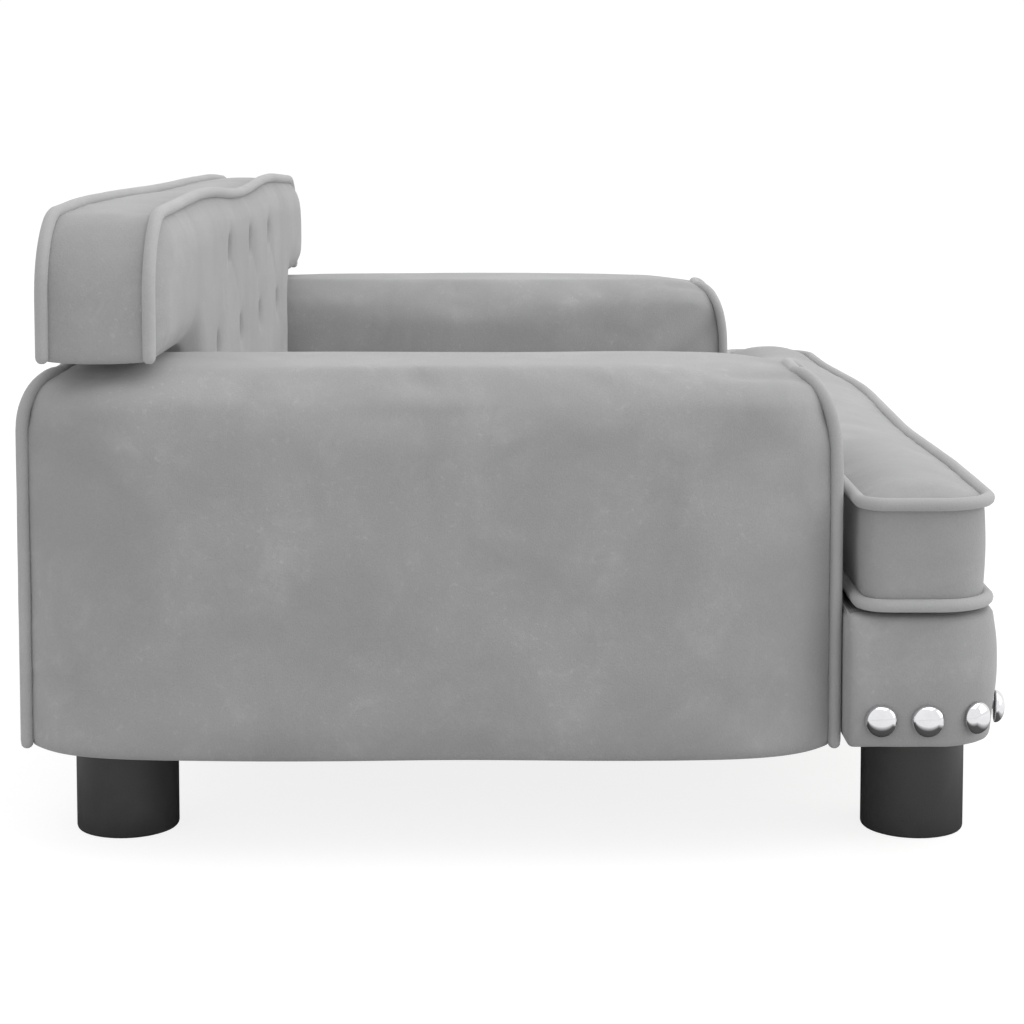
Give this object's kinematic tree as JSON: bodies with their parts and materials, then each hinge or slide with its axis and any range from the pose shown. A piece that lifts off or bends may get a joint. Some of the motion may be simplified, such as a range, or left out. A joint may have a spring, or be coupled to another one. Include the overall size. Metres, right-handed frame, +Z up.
{
  "type": "dog bed",
  "caption": "Small upholstered sofa for a dog, with padded arms, a tufted back and a loose seat cushion on plastic feet.",
  "frame": {"origin": "on the floor under the middle of the whole bed", "axes": "+X along the width, to the right hand side seen from the front, -Y out of the open front, +Z up"},
  "size_m": [0.7, 0.4572, 0.3],
  "materials": {
    "velvet": "light grey velvet, short pile with a soft sheen",
    "velvet_piping": "light grey velvet over a piping cord",
    "foam": "upholstery foam",
    "pine": "planed pine, unfinished",
    "plywood": "poplar plywood, unfinished",
    "foot_plastic": "black moulded plastic, satin",
    "nail_chrome": "polished chrome plate",
    "zinc_steel": "zinc plated steel",
    "lining_cloth": "black non-woven lining",
    "zip_nylon": "grey nylon zip"
  },
  "bodies": {
    "frame": {"apron_cover": "velvet", "apron_padding": "foam", "arm_left_bottom_rail": "pine", "arm_left_cover": "velvet", "arm_left_foam": "foam", "arm_left_front_post": "pine", "arm_left_inner_panel": "plywood", "arm_left_outer_panel": "plywood", "arm_left_piping_front": "velvet_piping", "arm_left_piping_rear": "velvet_piping", "arm_left_rear_post": "pine", "arm_left_top_rail": "pine", "arm_right_bottom_rail": "pine", "arm_right_cover": "velvet", "arm_right_foam": "foam", "arm_right_front_post": "pine", "arm_right_inner_panel": "plywood", "arm_right_outer_panel": "plywood", "arm_right_piping_front": "velvet_piping", "arm_right_piping_rear": "velvet_piping", "arm_right_rear_post": "pine", "arm_right_top_rail": "pine", "back_bottom_rail": "pine", "back_cover": "velvet", "back_foam": "foam", "back_panel": "plywood", "back_piping_front": "velvet_piping", "back_piping_rear": "velvet_piping", "back_post_left": "pine", "back_post_right": "pine", "back_top_rail": "pine", "box_end_left": "pine", "box_end_right": "pine", "centre_brace": "pine", "deck_cloth": "lining_cloth", "dust_cover": "lining_cloth", "foot_block_left": "pine", "foot_block_right": "pine", "foot_front_left": "foot_plastic", "foot_front_right": "foot_plastic", "foot_rear_left": "foot_plastic", "foot_rear_right": "foot_plastic", "foot_studs": "zinc_steel", "frame_bolts": "zinc_steel", "front_box_rear_rail": "pine", "front_rail": "pine", "insert_nuts": "zinc_steel", "nail_heads": "nail_chrome", "rear_rail": "pine", "seat_deck": "plywood", "side_rail_left": "pine", "side_rail_right": "pine", "tuft_buttons": "velvet_piping"},
    "cushion": {"cushion_cover": "velvet", "cushion_foam": "foam", "cushion_piping_bottom": "velvet_piping", "cushion_piping_top": "velvet_piping", "cushion_zipper": "zip_nylon"}
  },
  "joints": [
    {"name": "cushion_lift", "type": "slide", "parent": "frame", "child": "cushion", "axis": [0, 0, 1], "range_m": [0, 0.15]}
  ]
}
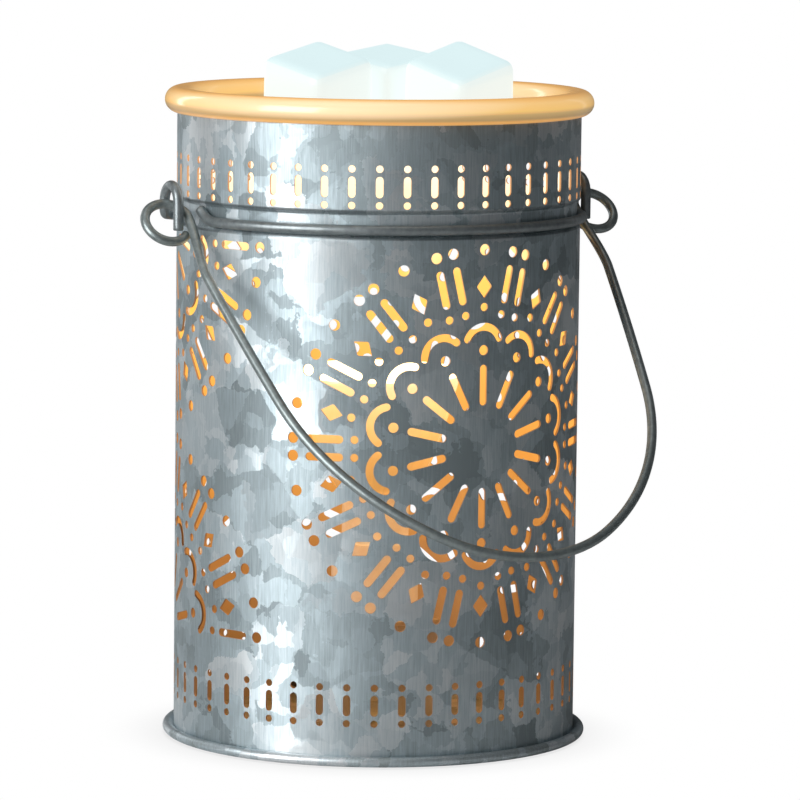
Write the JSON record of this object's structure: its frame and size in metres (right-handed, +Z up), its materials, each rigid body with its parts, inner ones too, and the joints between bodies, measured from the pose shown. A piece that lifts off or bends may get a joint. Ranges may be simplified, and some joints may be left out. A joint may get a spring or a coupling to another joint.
{
  "type": "candle warmer lamp",
  "caption": "Punched tin lantern wax warmer: pierced cylinder shell on a base pan, glass melting dish with wax cubes, wire bail in ear loops and a reflector bulb inside.",
  "frame": {"origin": "middle of the footprint, on the table under the feet", "axes": "+Z up; the bail turns about X, and the full rosette and the bail as it rests face -Y"},
  "size_m": [0.1568, 0.1694, 0.2082],
  "materials": {
    "galvanised": "spangled galvanised tin",
    "wire": "grey galvanised wire",
    "dish_glass": "frosted, glowing amber",
    "wax": "satin wax",
    "bulb_glass": "clear and faceted",
    "ceramic": "glazed ceramic",
    "brass": "plain",
    "steel": "zinc plated",
    "rubber": "matt black"
  },
  "bodies": {
    "lantern": {"shell": "galvanised", "base_pan": "galvanised", "foot_pads": "rubber", "base_screws": "steel", "base_nuts": "steel", "front_band": "wire", "rear_band": "wire", "lampholder": "ceramic", "lampholder_contacts": "brass", "holder_bracket": "steel", "holder_screws": "steel", "holder_nuts": "steel", "bracket_rivets": "steel", "cord_bushing": "rubber"},
    "bail": {"bail_handle": "wire"},
    "dish": {"glass_dish": "dish_glass", "wax_cubes": "wax"},
    "bulb": {"bulb_reflector": "bulb_glass", "bulb_lens": "bulb_glass", "bulb_capsule": "bulb_glass", "bulb_base": "ceramic", "bulb_pins": "brass"}
  },
  "joints": [
    {"name": "bail_swing", "type": "hinge", "parent": "lantern", "child": "bail", "pos_m": [0, 0, 0.161], "axis": [1, 0, 0], "range_deg": [-215, 21.5]},
    {"name": "dish_lift", "type": "slide", "parent": "lantern", "child": "dish", "axis": [0, 0, 1], "range_m": [0, 0.04]},
    {"name": "bulb_twist", "type": "hinge", "parent": "lantern", "child": "bulb", "pos_m": [0, 0, 0.058], "axis": [0, 0, 1], "range_deg": [0, 20]}
  ]
}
━━━━━━━━
■ **Your instructions**: Your task is to quote all of the data word for word.

■ **Task result**:
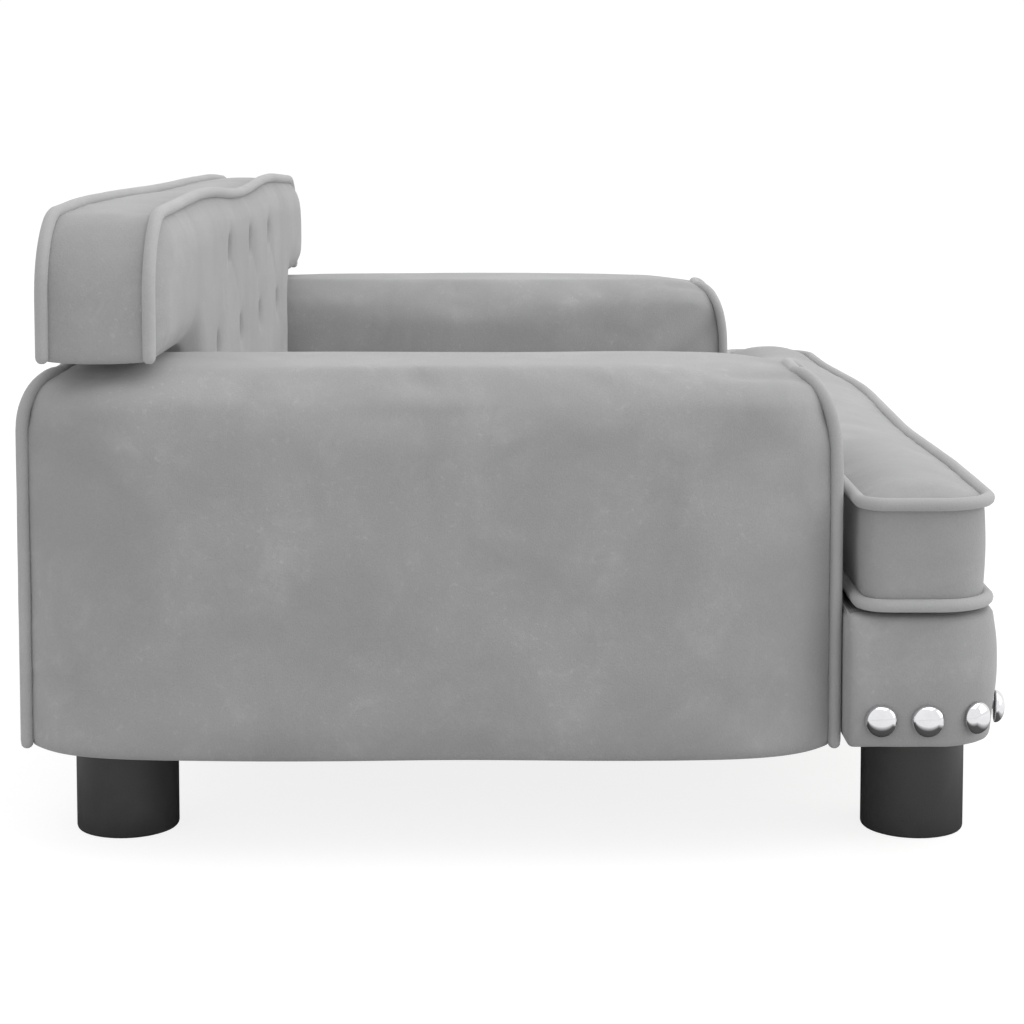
Give this object's kinematic tree as JSON: bodies with their parts and materials, then each hinge or slide with its axis and any range from the pose shown. A piece that lifts off or bends may get a joint. Some of the motion may be simplified, such as a range, or left out. A joint may have a spring, or be coupled to another one. Include the overall size. Metres, right-handed frame, +Z up.
{
  "type": "dog bed",
  "caption": "Small upholstered sofa for a dog, with padded arms, a tufted back and a loose seat cushion on plastic feet.",
  "frame": {"origin": "on the floor under the middle of the whole bed", "axes": "+X along the width, to the right hand side seen from the front, -Y out of the open front, +Z up"},
  "size_m": [0.7, 0.4572, 0.3],
  "materials": {
    "velvet": "light grey velvet, short pile with a soft sheen",
    "velvet_piping": "light grey velvet over a piping cord",
    "foam": "upholstery foam",
    "pine": "planed pine, unfinished",
    "plywood": "poplar plywood, unfinished",
    "foot_plastic": "black moulded plastic, satin",
    "nail_chrome": "polished chrome plate",
    "zinc_steel": "zinc plated steel",
    "lining_cloth": "black non-woven lining",
    "zip_nylon": "grey nylon zip"
  },
  "bodies": {
    "frame": {"apron_cover": "velvet", "apron_padding": "foam", "arm_left_bottom_rail": "pine", "arm_left_cover": "velvet", "arm_left_foam": "foam", "arm_left_front_post": "pine", "arm_left_inner_panel": "plywood", "arm_left_outer_panel": "plywood", "arm_left_piping_front": "velvet_piping", "arm_left_piping_rear": "velvet_piping", "arm_left_rear_post": "pine", "arm_left_top_rail": "pine", "arm_right_bottom_rail": "pine", "arm_right_cover": "velvet", "arm_right_foam": "foam", "arm_right_front_post": "pine", "arm_right_inner_panel": "plywood", "arm_right_outer_panel": "plywood", "arm_right_piping_front": "velvet_piping", "arm_right_piping_rear": "velvet_piping", "arm_right_rear_post": "pine", "arm_right_top_rail": "pine", "back_bottom_rail": "pine", "back_cover": "velvet", "back_foam": "foam", "back_panel": "plywood", "back_piping_front": "velvet_piping", "back_piping_rear": "velvet_piping", "back_post_left": "pine", "back_post_right": "pine", "back_top_rail": "pine", "box_end_left": "pine", "box_end_right": "pine", "centre_brace": "pine", "deck_cloth": "lining_cloth", "dust_cover": "lining_cloth", "foot_block_left": "pine", "foot_block_right": "pine", "foot_front_left": "foot_plastic", "foot_front_right": "foot_plastic", "foot_rear_left": "foot_plastic", "foot_rear_right": "foot_plastic", "foot_studs": "zinc_steel", "frame_bolts": "zinc_steel", "front_box_rear_rail": "pine", "front_rail": "pine", "insert_nuts": "zinc_steel", "nail_heads": "nail_chrome", "rear_rail": "pine", "seat_deck": "plywood", "side_rail_left": "pine", "side_rail_right": "pine", "tuft_buttons": "velvet_piping"},
    "cushion": {"cushion_cover": "velvet", "cushion_foam": "foam", "cushion_piping_bottom": "velvet_piping", "cushion_piping_top": "velvet_piping", "cushion_zipper": "zip_nylon"}
  },
  "joints": [
    {"name": "cushion_lift", "type": "slide", "parent": "frame", "child": "cushion", "axis": [0, 0, 1], "range_m": [0, 0.15]}
  ]
}
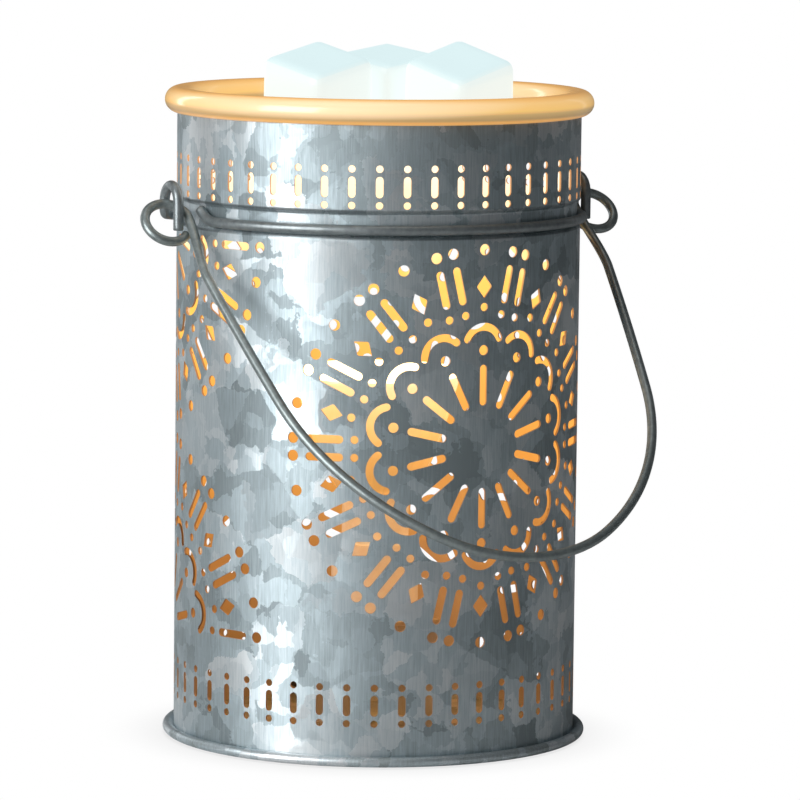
Write the JSON record of this object's structure: its frame and size in metres (right-handed, +Z up), its materials, each rigid body with its parts, inner ones too, and the joints between bodies, measured from the pose shown. A piece that lifts off or bends may get a joint. Ranges may be simplified, and some joints may be left out. A joint may get a spring or a coupling to another joint.
{
  "type": "candle warmer lamp",
  "caption": "Punched tin lantern wax warmer: pierced cylinder shell on a base pan, glass melting dish with wax cubes, wire bail in ear loops and a reflector bulb inside.",
  "frame": {"origin": "middle of the footprint, on the table under the feet", "axes": "+Z up; the bail turns about X, and the full rosette and the bail as it rests face -Y"},
  "size_m": [0.1568, 0.1694, 0.2082],
  "materials": {
    "galvanised": "spangled galvanised tin",
    "wire": "grey galvanised wire",
    "dish_glass": "frosted, glowing amber",
    "wax": "satin wax",
    "bulb_glass": "clear and faceted",
    "ceramic": "glazed ceramic",
    "brass": "plain",
    "steel": "zinc plated",
    "rubber": "matt black"
  },
  "bodies": {
    "lantern": {"shell": "galvanised", "base_pan": "galvanised", "foot_pads": "rubber", "base_screws": "steel", "base_nuts": "steel", "front_band": "wire", "rear_band": "wire", "lampholder": "ceramic", "lampholder_contacts": "brass", "holder_bracket": "steel", "holder_screws": "steel", "holder_nuts": "steel", "bracket_rivets": "steel", "cord_bushing": "rubber"},
    "bail": {"bail_handle": "wire"},
    "dish": {"glass_dish": "dish_glass", "wax_cubes": "wax"},
    "bulb": {"bulb_reflector": "bulb_glass", "bulb_lens": "bulb_glass", "bulb_capsule": "bulb_glass", "bulb_base": "ceramic", "bulb_pins": "brass"}
  },
  "joints": [
    {"name": "bail_swing", "type": "hinge", "parent": "lantern", "child": "bail", "pos_m": [0, 0, 0.161], "axis": [1, 0, 0], "range_deg": [-215, 21.5]},
    {"name": "dish_lift", "type": "slide", "parent": "lantern", "child": "dish", "axis": [0, 0, 1], "range_m": [0, 0.04]},
    {"name": "bulb_twist", "type": "hinge", "parent": "lantern", "child": "bulb", "pos_m": [0, 0, 0.058], "axis": [0, 0, 1], "range_deg": [0, 20]}
  ]
}